The three independent trustees who will administer the fund - called the Phoenix Trust - have also hired lawyers to study the proposals before signing up to the scheme, which could happen in the next few days.

The Transport and General Workers Union (T&G), which represents many of the workers, is planning to put forward a fourth trustee.

But the T&G's regional secretary, Gerard Coyne, said: "We are only prepared to put someone forward once we are comfortable with the motives of the Phoenix Trust. We have to make sure it is vetted."

The news comes as the Secretary of State for Trade and Industry, Alan Johnson, is expected to launch a fresh probe into the financial affairs of the MG Rover on Tuesday.

The Phoenix Four have promised to transfer all their remaining assets relating to MG Rover, including the Studley Castle conference centre, from the carmaker's former parent company, Phoenix Venture Holdings (PVH), into the trust. According to John Towers, former MG Rover chairman, these assets could be worth between £10m and £30m.

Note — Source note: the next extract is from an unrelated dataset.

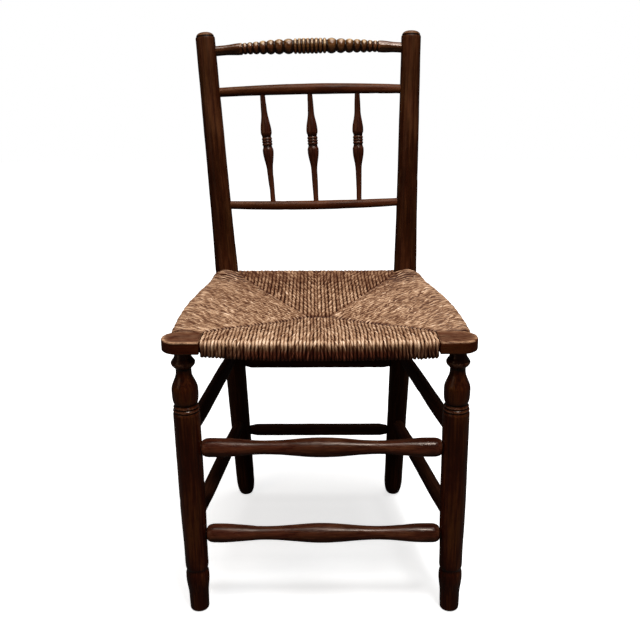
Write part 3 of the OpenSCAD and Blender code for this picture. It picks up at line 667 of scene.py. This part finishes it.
def filling(rng):
    """The stuffing between the upper and the lower strands, painted in the darkest rush tone as shade
    where they part.
    """
    xs = np.linspace(-1, 1, 33)
    ys = np.linspace(FRONT_CORNER[1] - 2, BACK_CORNER_Y - 6, 33)
    half = np.minimum(seat_half_width(ys, LEFT) - 34, 150)
    x = xs[None] * half[:, None]
    y = np.repeat(ys[:, None], len(xs), 1)
    rim = np.clip(6 * (1 - np.abs(xs[None])), 0, 1) * np.clip((ys[:, None] - ys[0]) / 10, 0, 1)
    rim = rim * np.clip((ys[-1] - ys[:, None]) / 10, 0, 1)
    top = seat_top(x, y) - 2.3 * STRAND_R + 0.4 * rng.uniform(-1, 1, x.shape)
    low = SEAT_UNDER + 2.3 * STRAND_R
    middle = (top + low) / 2
    upper = np.stack([x, y, middle + (top - middle) * rim], -1).reshape(-1, 3)
    under = np.stack([x, y, middle + (low - middle) * rim], -1).reshape(-1, 3)
    rows, cols = x.shape
    a = (np.arange(rows - 1)[:, None] * cols + np.arange(cols - 1)).ravel()
    quads = np.stack([a, a + 1, a + cols + 1, a + cols], 1)
    border = np.ones((rows, cols), bool)
    border[1:-1, 1:-1] = False
    edge = np.nonzero(border.ravel())[0]
    index = np.arange(rows * cols) + rows * cols
    index[edge] = edge
    faces = quads.tolist() + index[quads[:, ::-1]].tolist()
    verts = np.vstack([upper, under])
    used = np.unique(np.array(faces))
    renumber = np.zeros(len(verts), int)
    renumber[used] = np.arange(len(used))
    faces = [[int(renumber[v]) for v in f] for f in faces]
    verts = placed(verts[used])
    flat = np.zeros(len(verts))
    # A crest of -1 paints the stuffing darkest, as painted shade.
    attributes = {"local": verts, "tone": flat, "crest": flat - 1, "wear_and_light": flat}
    return add_piece("rush_filling", verts, faces, "rush", (), attributes)


# ---------------------------------------------------------------- materials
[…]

But a spokesman for PVH admitted the trust could be worthless if creditors, owed £1.4bn by MG Rover, make successful claims against the parent.

"The value of the assets depends on how aggressive creditors are at claiming money," he said. "There are no guarantees." The Phoenix Four will not retain any assets relating to MG Rover, he stressed, and any proceeds from their claims against the car maker would also be paid into the trust.

Another spokesman said it was normal for lawyers to consult on business proposals. "The trust is above board. PVH is keen to maximise as much as possible for workers."

The trustees are also not clear how much the trust will be worth. One of the trustees, who did not want to be named, said: "It's difficult to work out. We do not know how valuable the assets will be."

Once the trust is set up, the trustees will decide what to do with the assets and how to distribute them.

MG Rover's administrator, PricewaterhouseCoopers, is examining bids for the whole of the business, as well as for parts of it such as the MGTF sports car division. If MG Rover is bought outright by one company, then an option is to pledge the trust's assets to help support large-scale car production at the Longbridge site.

The expected announcement by Mr Johnson that the DTI will launch a new probe into MG Rover follows the conclusions of an earlier investigation by Sir Bryan Nicholson, the chairman of the Financial Reporting Council. He concluded that "a number of questions" remain unanswered about the collapse of the car maker. There is no evidence of wrongdoing on the part of any of the Phoenix Venture Holdings directors.

It is understood that Mr Johnson is considering two options. First, he could ask the DTI's Companies Investigation Branch to look into the affair. This team has the power to investigate over 50 potential offences under the Companies Act and can search companies' premises and seize documents.

Second, Mr Johnson could call on a QC, who would work with a partner of an accountancy firm, to lead the probe. This method has been employed for high-profile company investigations, such as the Maxwell affair and the collapse of Transtec. However, such investigations are protracted and critics say that that the decision to farm out the work is often politically motivated.

A leading company lawyer said: "The official reason the Government will give is that it needs a different set of skills and resources for the investigation. The unofficial reason is that they want to distance themselves from the investigation."